Banking: RBI maintains status quo 
  • In its mid quarter policy review, the Reserve Bank of India (RBI) had maintained its status quo on the policy rates. According to the RBI, several other factors are responsible for the slowing investment cycle while the inflation scenario continues to be challenging. Going ahead, the government's fiscal action especially with regard to the fuel price hike and macro data will decide the course of the monetary action.
  • The credit offtake registered a growth of 18.4% YoY (as on June 1, 2012), which was higher than the growth of 17.4% recorded in the previous month (as on May 4, 2011). The credit growth is broadly as per the RBI's guidance of 17% for FY2013.
  • The deposits registered a growth of 14.1% YoY (as on June 1, 2012), similar to the growth seen during the previous month (on May 4, 2012). The slower growth in deposits continues to be a concern for the banking sector.

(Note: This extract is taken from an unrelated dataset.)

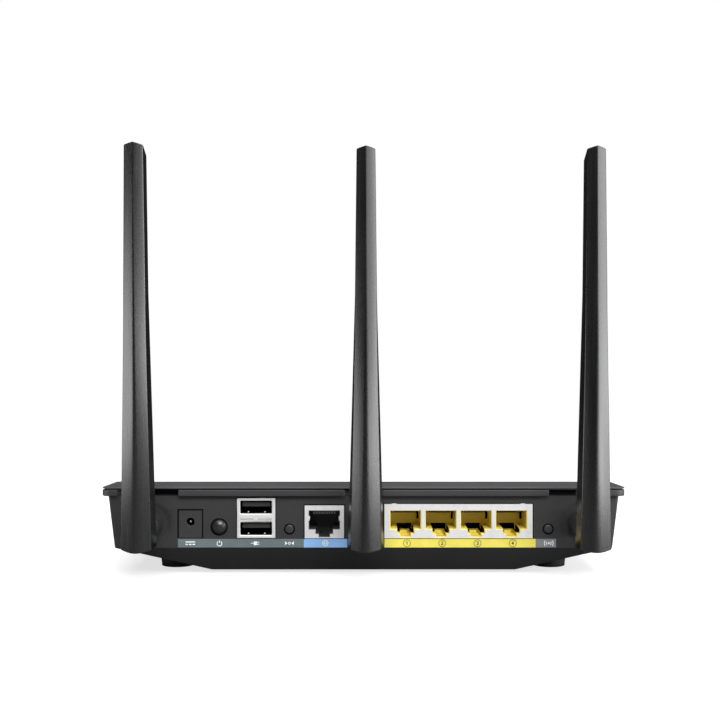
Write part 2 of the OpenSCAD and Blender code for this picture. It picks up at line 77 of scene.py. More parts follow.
CAMERA_BACK = 450.0
CAMERA_HEIGHT = 85.65
CAMERA_X = -1.4
LENS = 56.9


def add_camera():
    """A level camera behind the router, looking along +Y at its rear panel."""
    data = bpy.data.cameras.new("camera")
    data.lens = LENS
    data.sensor_width = 36.0
    data.clip_start = 0.01
    camera = bpy.data.objects.new("camera", data)
    camera.location = (CAMERA_X * MM, (PANEL_Y - CAMERA_BACK) * MM, CAMERA_HEIGHT * MM)
    camera.rotation_euler = (math.radians(90), 0, 0)
    bpy.context.scene.collection.objects.link(camera)
    bpy.context.scene.camera = camera


add_camera()


# ---------------------------------------------------------------- shader maths

class Value:
    """A socket whose sums, products and powers become Math nodes."""

    def __init__(self, paint, socket):
        self.paint, self.socket = paint, socket

    def _math(self, operation, *terms):
        return self.paint.node("ShaderNodeMath", {"operation": operation}, dict(enumerate(terms)))

    def __add__(self, other):
        return self._math("ADD", self, other)

    def __radd__(self, other):
        return self._math("ADD", other, self)

    def __sub__(self, other):
        return self._math("SUBTRACT", self, other)

    def __rsub__(self, other):
        return self._math("SUBTRACT", other, self)

    def __mul__(self, other):
        return self._math("MULTIPLY", self, other)

    def __rmul__(self, other):
        return self._math("MULTIPLY", other, self)

    def above(self, edge, soft):
        """0 below edge - soft, 1 above edge + soft, with a smooth step between."""
        return self.paint.node("ShaderNodeMapRange", {"interpolation_type": "SMOOTHSTEP", "clamp": True},
                               {"Value": self, "From Min": edge - soft, "From Max": edge + soft})

    def sine(self):
        return self._math("SINE", self)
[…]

  • The credit/deposit ratio was at 76.8% (as on June 1, 2012), marginally higher than 76.6% seen on May 4, 2012. Meanwhile the incremental CD ratio increased to 88% for the period, largely due to a slower growth in deposits.
  • The yields on the government securities (G-Secs; of ten-year maturity) stood at 8.08% as on June 22, 2012, lower than 8.54% in the previous month. The G-Sec yields across the long-term maturities declined on a month-on-month (M-o-M) basis due to expectations of a rate cut and open market operations (OMOs) by the RBI.
Equity market: FIIs turned buyers 
  • During the MTD period in June 2012, the foreign institutional investors (FIIs) and the domestic mutual funds were net buyers of equities. For the MTD period in June 2012, the FIIs bought equities worth Rs403 crore while the mutual funds bought equities worth Rs539 crore.